> [GIVEN DATA]
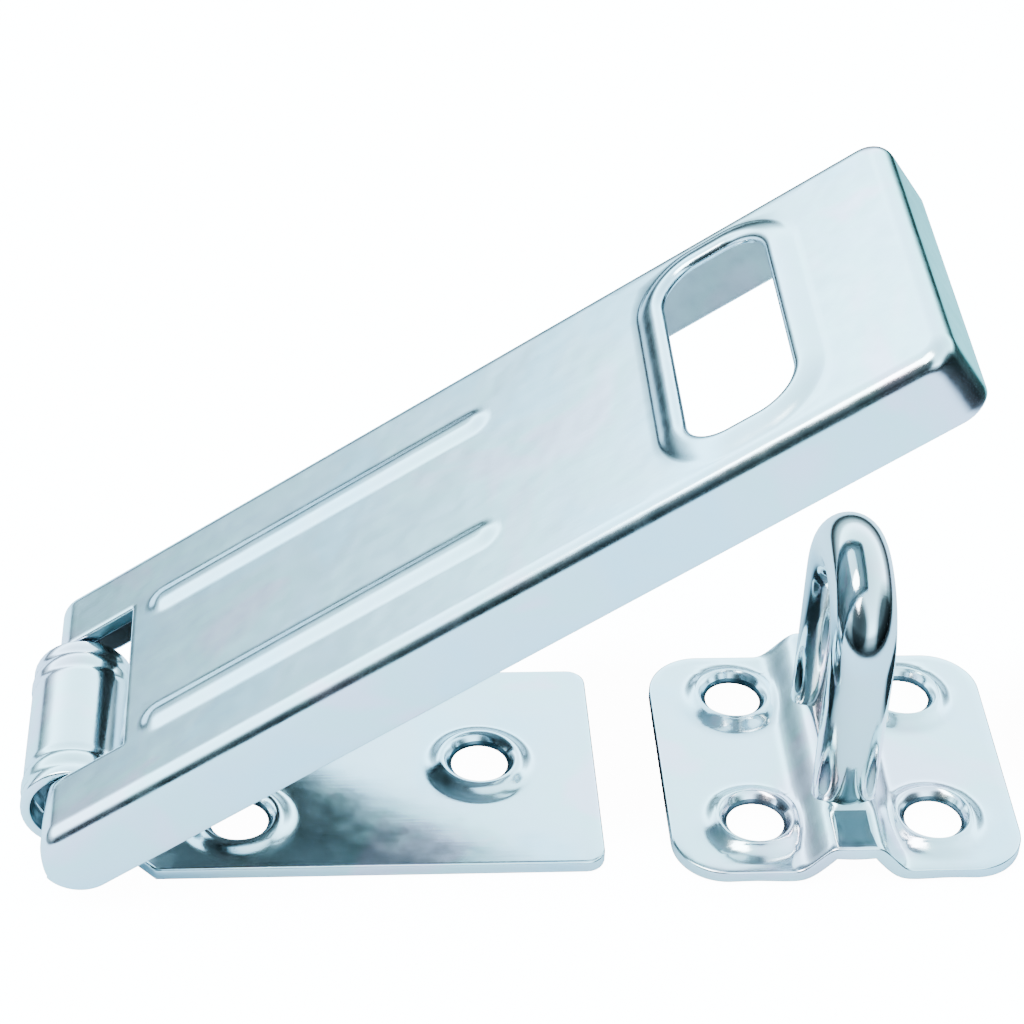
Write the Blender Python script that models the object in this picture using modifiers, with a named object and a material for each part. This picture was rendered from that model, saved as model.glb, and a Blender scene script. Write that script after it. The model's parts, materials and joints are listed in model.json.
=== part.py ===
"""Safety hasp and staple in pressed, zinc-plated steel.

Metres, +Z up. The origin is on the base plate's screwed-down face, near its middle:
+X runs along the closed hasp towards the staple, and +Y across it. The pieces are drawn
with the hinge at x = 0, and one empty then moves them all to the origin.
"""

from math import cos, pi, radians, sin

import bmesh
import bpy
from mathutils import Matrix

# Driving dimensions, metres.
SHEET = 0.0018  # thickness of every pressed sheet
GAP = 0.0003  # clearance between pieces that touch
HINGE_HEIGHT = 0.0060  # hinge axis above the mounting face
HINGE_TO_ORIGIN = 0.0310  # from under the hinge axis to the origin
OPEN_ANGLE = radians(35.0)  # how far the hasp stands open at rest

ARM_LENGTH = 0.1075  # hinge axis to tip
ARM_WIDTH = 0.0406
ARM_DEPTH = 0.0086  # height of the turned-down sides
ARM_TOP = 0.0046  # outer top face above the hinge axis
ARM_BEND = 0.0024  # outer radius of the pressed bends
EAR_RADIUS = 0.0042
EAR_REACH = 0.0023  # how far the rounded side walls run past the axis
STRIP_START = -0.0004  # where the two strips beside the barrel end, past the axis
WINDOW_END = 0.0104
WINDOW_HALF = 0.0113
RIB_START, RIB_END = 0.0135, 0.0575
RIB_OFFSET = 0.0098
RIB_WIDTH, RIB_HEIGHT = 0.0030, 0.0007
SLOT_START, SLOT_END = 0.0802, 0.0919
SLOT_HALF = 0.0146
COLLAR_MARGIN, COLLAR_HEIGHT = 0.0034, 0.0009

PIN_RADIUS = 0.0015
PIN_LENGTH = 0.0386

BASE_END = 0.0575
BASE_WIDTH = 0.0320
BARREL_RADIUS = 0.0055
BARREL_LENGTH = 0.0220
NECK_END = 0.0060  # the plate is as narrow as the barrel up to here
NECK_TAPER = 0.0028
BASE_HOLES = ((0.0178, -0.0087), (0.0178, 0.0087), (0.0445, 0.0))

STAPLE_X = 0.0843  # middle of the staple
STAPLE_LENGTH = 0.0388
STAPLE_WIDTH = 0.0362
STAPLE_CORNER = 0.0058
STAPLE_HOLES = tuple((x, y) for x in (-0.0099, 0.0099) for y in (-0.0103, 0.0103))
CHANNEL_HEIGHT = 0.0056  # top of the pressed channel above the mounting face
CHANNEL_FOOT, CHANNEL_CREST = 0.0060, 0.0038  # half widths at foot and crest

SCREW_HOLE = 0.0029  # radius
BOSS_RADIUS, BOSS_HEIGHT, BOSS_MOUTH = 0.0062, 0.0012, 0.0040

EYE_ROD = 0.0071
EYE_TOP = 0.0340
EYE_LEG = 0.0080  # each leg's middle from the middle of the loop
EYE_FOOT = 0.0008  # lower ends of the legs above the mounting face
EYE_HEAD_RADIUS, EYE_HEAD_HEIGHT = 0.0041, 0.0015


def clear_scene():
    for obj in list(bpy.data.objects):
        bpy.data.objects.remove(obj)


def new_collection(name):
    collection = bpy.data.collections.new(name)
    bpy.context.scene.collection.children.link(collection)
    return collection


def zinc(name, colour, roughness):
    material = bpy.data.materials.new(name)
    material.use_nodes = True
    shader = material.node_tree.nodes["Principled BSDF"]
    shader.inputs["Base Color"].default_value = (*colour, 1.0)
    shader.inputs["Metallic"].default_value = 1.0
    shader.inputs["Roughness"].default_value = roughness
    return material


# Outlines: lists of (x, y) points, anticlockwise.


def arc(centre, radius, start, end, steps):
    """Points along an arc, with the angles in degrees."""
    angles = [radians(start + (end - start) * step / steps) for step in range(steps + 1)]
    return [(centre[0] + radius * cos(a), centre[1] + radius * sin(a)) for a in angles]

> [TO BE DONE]
Write out all the data again, exactly as it appears.

> [RESPONSE TO THIS EXERCISE]
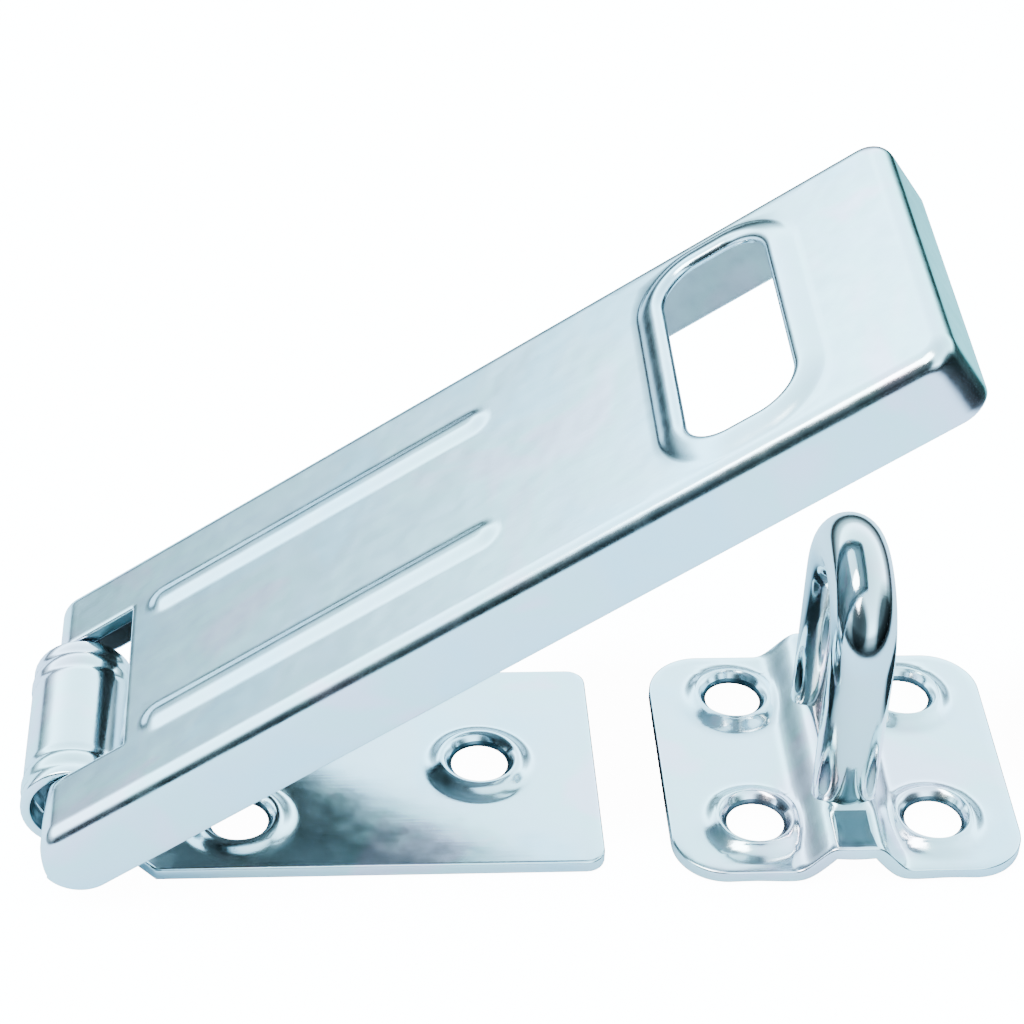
Write the Blender Python script that models the object in this picture using modifiers, with a named object and a material for each part. This picture was rendered from that model, saved as model.glb, and a Blender scene script. Write that script after it. The model's parts, materials and joints are listed in model.json.
=== part.py ===
"""Safety hasp and staple in pressed, zinc-plated steel.

Metres, +Z up. The origin is on the base plate's screwed-down face, near its middle:
+X runs along the closed hasp towards the staple, and +Y across it. The pieces are drawn
with the hinge at x = 0, and one empty then moves them all to the origin.
"""

from math import cos, pi, radians, sin

import bmesh
import bpy
from mathutils import Matrix

# Driving dimensions, metres.
SHEET = 0.0018  # thickness of every pressed sheet
GAP = 0.0003  # clearance between pieces that touch
HINGE_HEIGHT = 0.0060  # hinge axis above the mounting face
HINGE_TO_ORIGIN = 0.0310  # from under the hinge axis to the origin
OPEN_ANGLE = radians(35.0)  # how far the hasp stands open at rest

ARM_LENGTH = 0.1075  # hinge axis to tip
ARM_WIDTH = 0.0406
ARM_DEPTH = 0.0086  # height of the turned-down sides
ARM_TOP = 0.0046  # outer top face above the hinge axis
ARM_BEND = 0.0024  # outer radius of the pressed bends
EAR_RADIUS = 0.0042
EAR_REACH = 0.0023  # how far the rounded side walls run past the axis
STRIP_START = -0.0004  # where the two strips beside the barrel end, past the axis
WINDOW_END = 0.0104
WINDOW_HALF = 0.0113
RIB_START, RIB_END = 0.0135, 0.0575
RIB_OFFSET = 0.0098
RIB_WIDTH, RIB_HEIGHT = 0.0030, 0.0007
SLOT_START, SLOT_END = 0.0802, 0.0919
SLOT_HALF = 0.0146
COLLAR_MARGIN, COLLAR_HEIGHT = 0.0034, 0.0009

PIN_RADIUS = 0.0015
PIN_LENGTH = 0.0386

BASE_END = 0.0575
BASE_WIDTH = 0.0320
BARREL_RADIUS = 0.0055
BARREL_LENGTH = 0.0220
NECK_END = 0.0060  # the plate is as narrow as the barrel up to here
NECK_TAPER = 0.0028
BASE_HOLES = ((0.0178, -0.0087), (0.0178, 0.0087), (0.0445, 0.0))

STAPLE_X = 0.0843  # middle of the staple
STAPLE_LENGTH = 0.0388
STAPLE_WIDTH = 0.0362
STAPLE_CORNER = 0.0058
STAPLE_HOLES = tuple((x, y) for x in (-0.0099, 0.0099) for y in (-0.0103, 0.0103))
CHANNEL_HEIGHT = 0.0056  # top of the pressed channel above the mounting face
CHANNEL_FOOT, CHANNEL_CREST = 0.0060, 0.0038  # half widths at foot and crest

SCREW_HOLE = 0.0029  # radius
BOSS_RADIUS, BOSS_HEIGHT, BOSS_MOUTH = 0.0062, 0.0012, 0.0040

EYE_ROD = 0.0071
EYE_TOP = 0.0340
EYE_LEG = 0.0080  # each leg's middle from the middle of the loop
EYE_FOOT = 0.0008  # lower ends of the legs above the mounting face
EYE_HEAD_RADIUS, EYE_HEAD_HEIGHT = 0.0041, 0.0015


def clear_scene():
    for obj in list(bpy.data.objects):
        bpy.data.objects.remove(obj)


def new_collection(name):
    collection = bpy.data.collections.new(name)
    bpy.context.scene.collection.children.link(collection)
    return collection


def zinc(name, colour, roughness):
    material = bpy.data.materials.new(name)
    material.use_nodes = True
    shader = material.node_tree.nodes["Principled BSDF"]
    shader.inputs["Base Color"].default_value = (*colour, 1.0)
    shader.inputs["Metallic"].default_value = 1.0
    shader.inputs["Roughness"].default_value = roughness
    return material


# Outlines: lists of (x, y) points, anticlockwise.


def arc(centre, radius, start, end, steps):
    """Points along an arc, with the angles in degrees."""
    angles = [radians(start + (end - start) * step / steps) for step in range(steps + 1)]
    return [(centre[0] + radius * cos(a), centre[1] + radius * sin(a)) for a in angles]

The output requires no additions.